**Material to process:**

## START

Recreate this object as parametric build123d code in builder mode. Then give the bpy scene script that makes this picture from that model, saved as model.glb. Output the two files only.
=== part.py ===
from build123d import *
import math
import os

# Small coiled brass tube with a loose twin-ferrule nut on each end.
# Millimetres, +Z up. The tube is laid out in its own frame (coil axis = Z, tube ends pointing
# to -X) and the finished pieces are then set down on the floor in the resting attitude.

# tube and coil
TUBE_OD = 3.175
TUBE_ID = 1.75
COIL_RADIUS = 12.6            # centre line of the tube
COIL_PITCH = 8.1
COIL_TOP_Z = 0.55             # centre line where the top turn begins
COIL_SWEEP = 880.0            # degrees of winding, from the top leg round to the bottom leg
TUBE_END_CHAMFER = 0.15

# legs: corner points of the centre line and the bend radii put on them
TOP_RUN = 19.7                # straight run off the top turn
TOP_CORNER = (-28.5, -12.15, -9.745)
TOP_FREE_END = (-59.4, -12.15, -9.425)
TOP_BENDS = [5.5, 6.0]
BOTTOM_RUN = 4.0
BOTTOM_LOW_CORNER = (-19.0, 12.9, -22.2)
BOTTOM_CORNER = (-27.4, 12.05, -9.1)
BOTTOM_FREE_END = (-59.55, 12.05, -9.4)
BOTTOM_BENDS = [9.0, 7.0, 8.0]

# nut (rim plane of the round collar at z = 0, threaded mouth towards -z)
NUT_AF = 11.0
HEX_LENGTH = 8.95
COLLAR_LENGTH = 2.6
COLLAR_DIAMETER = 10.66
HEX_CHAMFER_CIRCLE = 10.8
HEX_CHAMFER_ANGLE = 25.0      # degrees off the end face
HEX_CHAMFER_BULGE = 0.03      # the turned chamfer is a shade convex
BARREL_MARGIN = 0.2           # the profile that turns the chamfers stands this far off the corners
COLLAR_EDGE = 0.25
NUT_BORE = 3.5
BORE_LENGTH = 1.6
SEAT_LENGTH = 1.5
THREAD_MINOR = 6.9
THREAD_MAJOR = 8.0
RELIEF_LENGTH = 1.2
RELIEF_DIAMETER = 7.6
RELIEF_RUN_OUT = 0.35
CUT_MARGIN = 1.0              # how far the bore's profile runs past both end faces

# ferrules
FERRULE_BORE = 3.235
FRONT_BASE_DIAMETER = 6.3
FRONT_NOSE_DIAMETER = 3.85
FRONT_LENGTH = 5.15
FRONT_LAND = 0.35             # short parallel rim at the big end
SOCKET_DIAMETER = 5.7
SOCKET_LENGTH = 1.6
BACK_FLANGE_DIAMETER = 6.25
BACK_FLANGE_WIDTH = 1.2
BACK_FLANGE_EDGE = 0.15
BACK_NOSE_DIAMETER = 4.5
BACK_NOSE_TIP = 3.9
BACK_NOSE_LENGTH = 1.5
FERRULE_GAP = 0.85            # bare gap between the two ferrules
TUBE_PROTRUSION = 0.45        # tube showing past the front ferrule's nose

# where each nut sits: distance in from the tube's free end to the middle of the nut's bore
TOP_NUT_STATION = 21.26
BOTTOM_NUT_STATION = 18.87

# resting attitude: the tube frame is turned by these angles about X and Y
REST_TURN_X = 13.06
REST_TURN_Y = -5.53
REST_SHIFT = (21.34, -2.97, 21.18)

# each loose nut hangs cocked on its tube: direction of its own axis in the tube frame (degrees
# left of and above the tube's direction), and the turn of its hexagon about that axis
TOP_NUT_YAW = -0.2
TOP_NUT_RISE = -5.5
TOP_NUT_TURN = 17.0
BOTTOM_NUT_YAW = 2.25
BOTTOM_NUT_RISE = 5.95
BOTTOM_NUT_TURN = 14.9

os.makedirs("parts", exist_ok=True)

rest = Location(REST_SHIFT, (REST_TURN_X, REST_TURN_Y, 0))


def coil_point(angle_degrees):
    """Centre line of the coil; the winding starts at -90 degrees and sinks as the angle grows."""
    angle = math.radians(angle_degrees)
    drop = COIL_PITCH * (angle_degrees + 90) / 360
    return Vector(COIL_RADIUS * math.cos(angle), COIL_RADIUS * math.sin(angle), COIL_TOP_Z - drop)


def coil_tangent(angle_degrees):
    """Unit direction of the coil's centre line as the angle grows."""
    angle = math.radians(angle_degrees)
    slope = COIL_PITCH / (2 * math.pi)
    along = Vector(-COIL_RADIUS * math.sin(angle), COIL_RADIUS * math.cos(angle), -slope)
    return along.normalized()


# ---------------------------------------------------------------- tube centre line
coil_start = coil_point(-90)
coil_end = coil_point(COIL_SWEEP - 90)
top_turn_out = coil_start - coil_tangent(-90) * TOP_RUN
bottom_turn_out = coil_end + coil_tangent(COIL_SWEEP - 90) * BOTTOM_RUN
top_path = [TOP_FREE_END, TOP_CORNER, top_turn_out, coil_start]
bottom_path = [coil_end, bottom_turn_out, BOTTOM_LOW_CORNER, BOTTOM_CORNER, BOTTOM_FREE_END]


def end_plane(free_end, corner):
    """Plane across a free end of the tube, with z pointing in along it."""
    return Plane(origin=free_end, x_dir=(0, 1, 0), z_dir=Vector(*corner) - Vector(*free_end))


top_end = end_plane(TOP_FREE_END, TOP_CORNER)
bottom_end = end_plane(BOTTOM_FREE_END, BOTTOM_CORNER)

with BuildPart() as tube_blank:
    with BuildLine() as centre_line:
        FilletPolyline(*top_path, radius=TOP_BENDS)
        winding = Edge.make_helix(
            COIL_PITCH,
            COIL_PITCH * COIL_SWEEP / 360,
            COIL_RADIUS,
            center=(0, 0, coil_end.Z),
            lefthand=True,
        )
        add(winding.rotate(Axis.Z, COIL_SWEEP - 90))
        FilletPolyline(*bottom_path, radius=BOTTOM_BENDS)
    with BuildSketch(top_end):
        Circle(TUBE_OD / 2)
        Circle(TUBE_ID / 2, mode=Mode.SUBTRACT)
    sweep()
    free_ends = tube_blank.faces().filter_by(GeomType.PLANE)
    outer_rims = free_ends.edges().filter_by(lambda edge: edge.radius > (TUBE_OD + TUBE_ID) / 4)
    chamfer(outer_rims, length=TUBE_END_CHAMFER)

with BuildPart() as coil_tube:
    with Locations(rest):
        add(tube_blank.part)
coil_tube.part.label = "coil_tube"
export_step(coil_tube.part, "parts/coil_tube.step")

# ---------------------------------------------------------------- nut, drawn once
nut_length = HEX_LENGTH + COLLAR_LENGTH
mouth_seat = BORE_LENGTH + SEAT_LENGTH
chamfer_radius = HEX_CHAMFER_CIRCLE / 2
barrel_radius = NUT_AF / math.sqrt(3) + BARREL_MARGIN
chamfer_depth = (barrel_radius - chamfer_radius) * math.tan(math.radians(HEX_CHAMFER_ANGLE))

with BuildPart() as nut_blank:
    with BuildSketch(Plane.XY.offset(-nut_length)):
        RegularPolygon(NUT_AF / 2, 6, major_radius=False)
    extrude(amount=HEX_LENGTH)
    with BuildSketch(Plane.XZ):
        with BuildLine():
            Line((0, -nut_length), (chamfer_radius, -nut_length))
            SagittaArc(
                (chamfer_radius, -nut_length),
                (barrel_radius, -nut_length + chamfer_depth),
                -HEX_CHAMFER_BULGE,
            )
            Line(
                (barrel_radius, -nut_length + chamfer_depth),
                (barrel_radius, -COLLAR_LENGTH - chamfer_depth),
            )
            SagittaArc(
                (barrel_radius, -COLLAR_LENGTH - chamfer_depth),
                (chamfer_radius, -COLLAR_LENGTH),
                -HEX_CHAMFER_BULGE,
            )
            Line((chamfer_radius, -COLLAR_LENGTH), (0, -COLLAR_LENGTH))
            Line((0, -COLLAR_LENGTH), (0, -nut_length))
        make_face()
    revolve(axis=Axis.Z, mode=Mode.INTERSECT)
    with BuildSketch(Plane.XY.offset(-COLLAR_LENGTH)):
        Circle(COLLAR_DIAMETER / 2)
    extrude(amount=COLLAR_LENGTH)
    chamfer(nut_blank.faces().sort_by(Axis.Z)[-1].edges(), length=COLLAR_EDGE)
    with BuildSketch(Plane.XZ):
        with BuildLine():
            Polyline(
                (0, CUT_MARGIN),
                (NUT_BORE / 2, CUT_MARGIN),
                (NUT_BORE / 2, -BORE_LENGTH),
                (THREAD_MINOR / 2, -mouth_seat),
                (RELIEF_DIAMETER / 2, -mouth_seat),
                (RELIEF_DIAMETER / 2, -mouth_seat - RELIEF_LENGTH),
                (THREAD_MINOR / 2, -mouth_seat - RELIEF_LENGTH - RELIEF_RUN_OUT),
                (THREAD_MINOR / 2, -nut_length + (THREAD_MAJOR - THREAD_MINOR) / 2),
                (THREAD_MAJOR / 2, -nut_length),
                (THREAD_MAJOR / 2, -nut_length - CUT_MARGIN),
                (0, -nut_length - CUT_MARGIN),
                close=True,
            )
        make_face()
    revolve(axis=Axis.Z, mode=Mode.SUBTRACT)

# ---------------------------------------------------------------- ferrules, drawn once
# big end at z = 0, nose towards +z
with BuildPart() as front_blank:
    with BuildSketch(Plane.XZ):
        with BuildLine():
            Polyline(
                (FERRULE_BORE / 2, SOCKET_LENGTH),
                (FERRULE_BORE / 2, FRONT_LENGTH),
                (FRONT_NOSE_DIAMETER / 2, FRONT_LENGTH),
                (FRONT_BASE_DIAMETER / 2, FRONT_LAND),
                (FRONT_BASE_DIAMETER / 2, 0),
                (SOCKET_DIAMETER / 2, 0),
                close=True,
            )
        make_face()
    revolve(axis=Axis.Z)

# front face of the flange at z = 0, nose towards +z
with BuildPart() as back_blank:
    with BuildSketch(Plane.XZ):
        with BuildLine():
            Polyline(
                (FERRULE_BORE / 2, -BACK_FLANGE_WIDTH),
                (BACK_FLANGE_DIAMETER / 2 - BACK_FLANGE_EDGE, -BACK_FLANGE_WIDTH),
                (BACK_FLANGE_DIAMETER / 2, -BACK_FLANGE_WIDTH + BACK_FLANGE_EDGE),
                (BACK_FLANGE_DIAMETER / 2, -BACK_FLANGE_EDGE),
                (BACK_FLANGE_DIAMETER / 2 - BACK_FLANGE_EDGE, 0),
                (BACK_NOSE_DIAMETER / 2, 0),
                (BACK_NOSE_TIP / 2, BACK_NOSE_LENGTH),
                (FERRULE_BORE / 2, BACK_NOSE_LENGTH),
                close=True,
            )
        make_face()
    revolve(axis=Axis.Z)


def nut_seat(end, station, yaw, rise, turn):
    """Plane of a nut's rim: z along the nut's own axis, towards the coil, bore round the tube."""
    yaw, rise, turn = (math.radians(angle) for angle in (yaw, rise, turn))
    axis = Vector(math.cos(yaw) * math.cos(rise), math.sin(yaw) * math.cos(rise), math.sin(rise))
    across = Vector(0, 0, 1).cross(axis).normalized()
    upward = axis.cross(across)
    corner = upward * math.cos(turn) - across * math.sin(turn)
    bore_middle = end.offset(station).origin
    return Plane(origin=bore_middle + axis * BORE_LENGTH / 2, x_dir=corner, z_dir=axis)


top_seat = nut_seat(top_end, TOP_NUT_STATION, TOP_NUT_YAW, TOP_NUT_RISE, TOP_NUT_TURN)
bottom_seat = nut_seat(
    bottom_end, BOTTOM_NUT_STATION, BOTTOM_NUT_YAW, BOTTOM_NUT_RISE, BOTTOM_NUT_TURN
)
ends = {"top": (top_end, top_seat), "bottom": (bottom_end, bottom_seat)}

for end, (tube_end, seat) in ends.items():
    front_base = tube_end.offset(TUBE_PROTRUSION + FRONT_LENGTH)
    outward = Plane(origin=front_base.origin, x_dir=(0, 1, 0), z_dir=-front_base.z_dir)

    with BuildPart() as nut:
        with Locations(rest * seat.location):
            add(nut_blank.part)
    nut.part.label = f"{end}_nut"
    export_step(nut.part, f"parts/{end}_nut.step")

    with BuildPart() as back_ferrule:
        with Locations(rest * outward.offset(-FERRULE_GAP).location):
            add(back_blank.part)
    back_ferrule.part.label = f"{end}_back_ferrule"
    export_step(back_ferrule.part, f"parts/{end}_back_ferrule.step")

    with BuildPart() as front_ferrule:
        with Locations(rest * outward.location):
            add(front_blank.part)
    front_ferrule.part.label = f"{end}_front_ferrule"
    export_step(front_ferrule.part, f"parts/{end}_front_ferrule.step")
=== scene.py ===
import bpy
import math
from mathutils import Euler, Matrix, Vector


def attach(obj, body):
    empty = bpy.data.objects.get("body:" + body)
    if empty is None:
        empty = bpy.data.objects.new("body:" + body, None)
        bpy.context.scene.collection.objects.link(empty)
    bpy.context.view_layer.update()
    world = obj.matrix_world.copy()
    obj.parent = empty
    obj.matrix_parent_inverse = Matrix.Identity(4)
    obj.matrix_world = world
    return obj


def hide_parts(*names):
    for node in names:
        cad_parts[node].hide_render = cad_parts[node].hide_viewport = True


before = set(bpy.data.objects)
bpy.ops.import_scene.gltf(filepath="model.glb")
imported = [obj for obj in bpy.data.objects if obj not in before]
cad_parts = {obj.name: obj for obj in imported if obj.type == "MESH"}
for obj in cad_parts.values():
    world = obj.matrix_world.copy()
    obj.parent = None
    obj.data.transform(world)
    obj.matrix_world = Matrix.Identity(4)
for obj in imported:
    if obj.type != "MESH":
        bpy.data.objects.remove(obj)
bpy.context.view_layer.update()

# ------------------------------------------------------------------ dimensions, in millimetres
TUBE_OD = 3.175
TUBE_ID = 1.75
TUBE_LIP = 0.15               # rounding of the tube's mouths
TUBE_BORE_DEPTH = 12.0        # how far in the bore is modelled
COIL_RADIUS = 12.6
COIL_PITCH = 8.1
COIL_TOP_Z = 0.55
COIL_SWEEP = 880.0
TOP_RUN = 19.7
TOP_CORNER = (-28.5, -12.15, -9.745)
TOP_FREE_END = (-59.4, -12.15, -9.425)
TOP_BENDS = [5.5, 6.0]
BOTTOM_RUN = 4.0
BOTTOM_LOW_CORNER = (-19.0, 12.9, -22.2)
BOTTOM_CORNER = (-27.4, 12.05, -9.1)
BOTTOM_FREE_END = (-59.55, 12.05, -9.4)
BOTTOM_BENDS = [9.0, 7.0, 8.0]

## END
## START

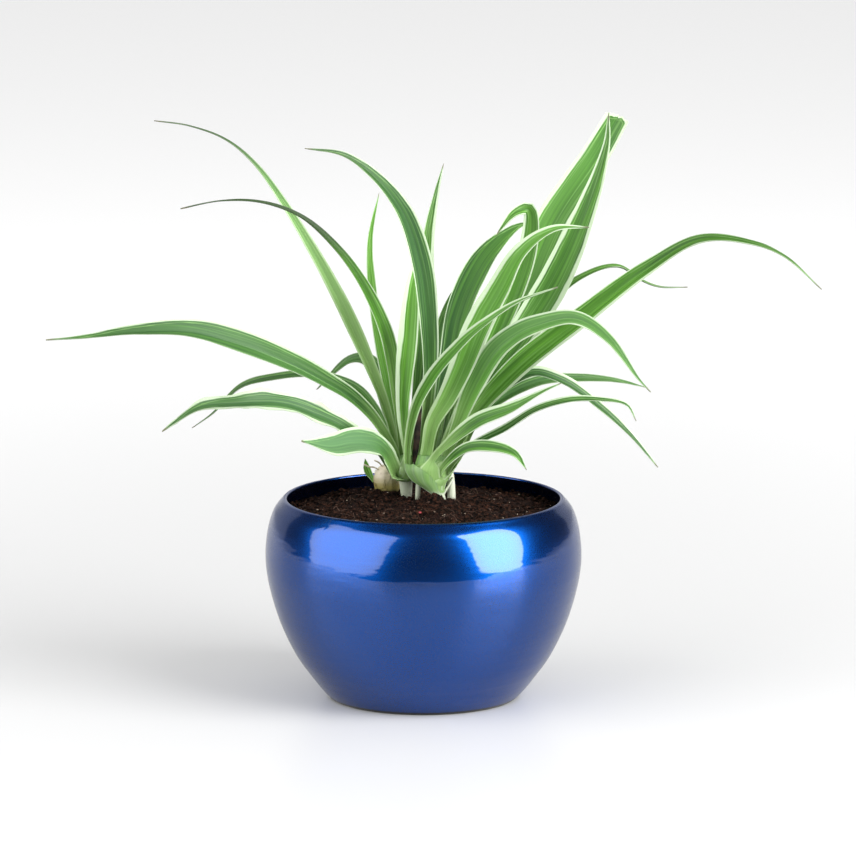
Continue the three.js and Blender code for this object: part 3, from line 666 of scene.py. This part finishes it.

## END

**Do this:** Search the records above for "imported". Copy each line where it is found.

**Completed task:**
imported = [obj for obj in bpy.data.objects if obj not in before]
cad_parts = {obj.name: obj for obj in imported if obj.type == "MESH"}
for obj in imported:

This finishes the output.